Federalists- The federalists believed that power should be shared by the legislative, executive and judicial branches and that the people should directly elect only members of the House of Representatives.  

d.       A Bill of Rights –

Anti-federalists – wanted a bill of rights to guarantee civil liberties (freedom of speech, assembly, press, etc.) against the powers of government officials. 
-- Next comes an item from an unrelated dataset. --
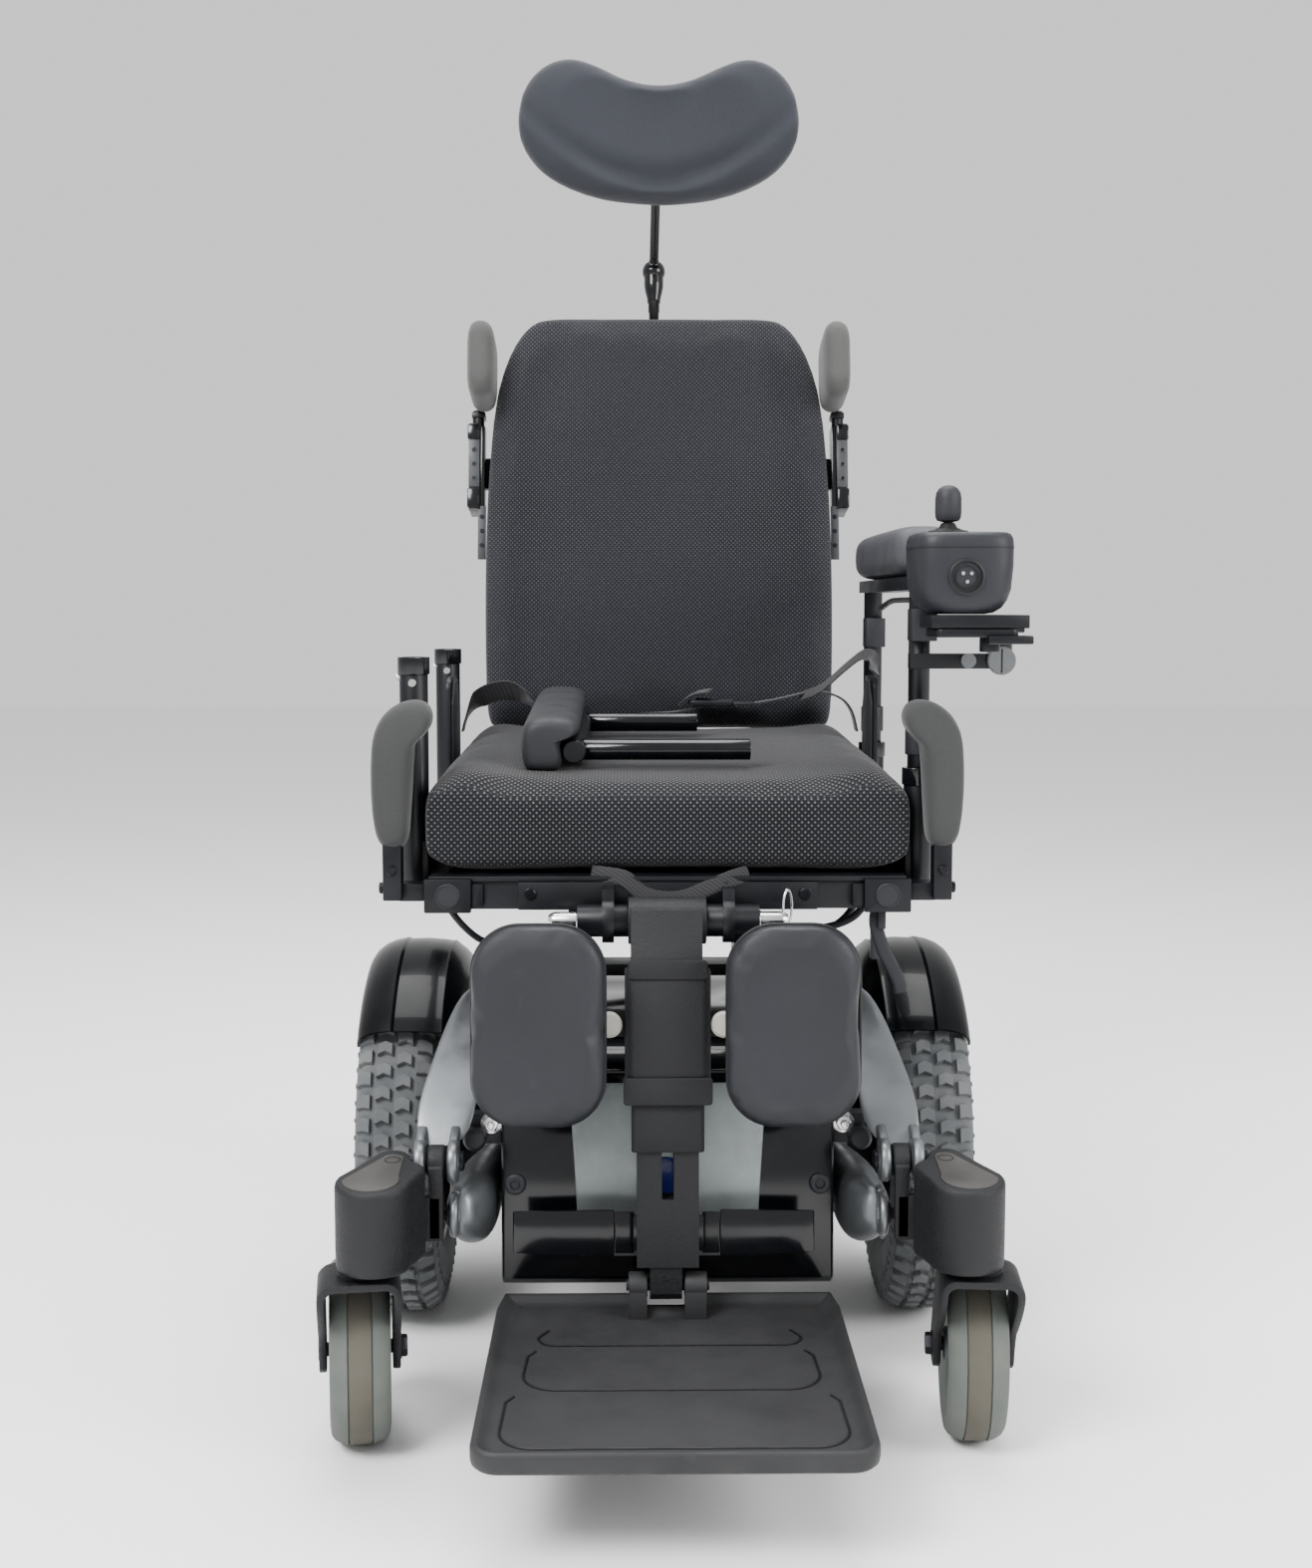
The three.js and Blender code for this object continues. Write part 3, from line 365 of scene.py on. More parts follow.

Federalists – argued that a bill of rights was unnecessary, because the national government had only those powers granted to it in the Constitution.  Because of this, the government could not deprive individuals of their basic civil liberties.

 

 

 

 

 

 

IX.                Ratification battles in the states – It took three years for ratification to occur in all thirteen states.  Between 1787-1790 each state met and voted eventually to ratify, however some did not ratify on the first vote.

 

                                Timeline of Ratification

State

Date

Vote

Delaware

Dec. 7, 1787

30-0

Pennsylvania

Dec. 12, 1787

46-23

New Jersey

Dec. 19, 1787

38-0

Georgia

Jan. 2, 1788

26-0

Connecticut

Jan. 9, 1788

128-40

Massachusetts

Feb. 6, 1788

187-168

Maryland

Apr. 28, 1788

63-11

South Carolina

May 23, 1788

149-73

New Hampshire

June 21, 1788

57-46

Virginia

June 25,1788

89-79

New York

July 26, 1788

57-46

North Carolina

Nov. 21, 1789*

184-77

Rhode Island

May 29, 1790

34-32

* Second vote; ratification was originally defeated on August 4, 1788 by a vote of 184-84.

 

The vote in New Hampshire was the ratifying vote, however as New York and Virginia had not yet ratified, the new government could not hope to succeed.  Once they had ratified, the new government was assured.  The Constitution became effective in March of 1789, however the selection of the President was not accomplished until April 6, 1789.